One potential solution that has been proposed is to for the government to give away hand-held THC testing equipment so that individuals that have used marijuana can see whether or not their blood-THC level is within the legal limits. Such devices could actually be required to be installed in cars to make the driver aware that they are “too high” to drive. In California, Senate Bill 1046 requires those convicted of a DUI to install an ignition interlock to prevent them from driving while intoxicated a second time. There are several reasons that a judge could think it is appropriate to require an IID to be installed such as having a BAC in excess of .15, causing property damage or personal injury while driving under the influence, or driving while your license is suspended. The problem THC level detection presents for law enforcement officials is that there is no way to accurately measure the level of THC in the blood as there is to measure one’s blood-alcohol content.

Test Equipment for THC
The problem is that the technology that currently exists to record THC levels is unproven.
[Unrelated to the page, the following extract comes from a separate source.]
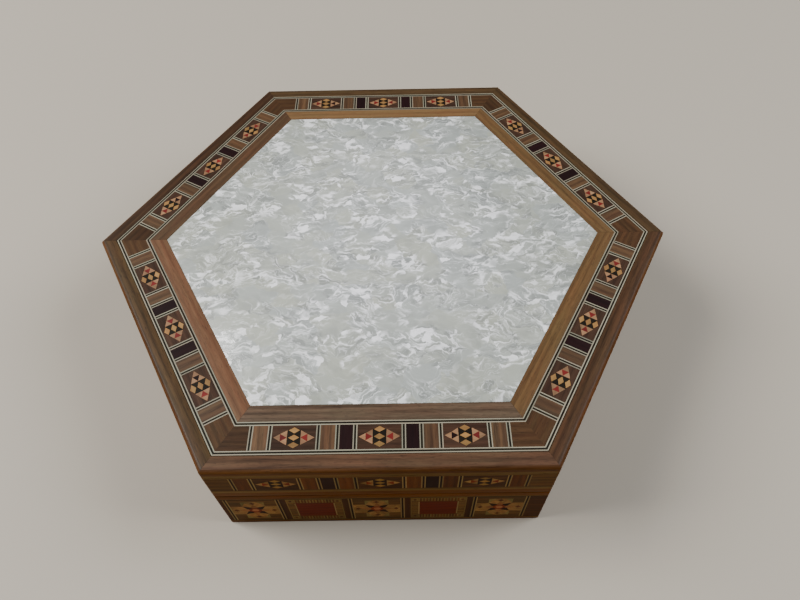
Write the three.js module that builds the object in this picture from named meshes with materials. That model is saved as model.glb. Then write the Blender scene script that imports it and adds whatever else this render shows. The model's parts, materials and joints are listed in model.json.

There is technology that can register a yes or no answer as to THC in the system but accurately quantifying the amount of THC in the blood has eluded most tests. Currently, once police have legally pulled over an automobile they will conduct a visual examination of the suspect and the vehicle, looking for signs of marijuana use such as bloodshot eyes, narrowed eyelids, and of course the unmistakable smell of marijuana in the vehicle. If DUI marijuana is suspected, the officer can require field sobriety test and examine one’s coordination and ability to concentrate.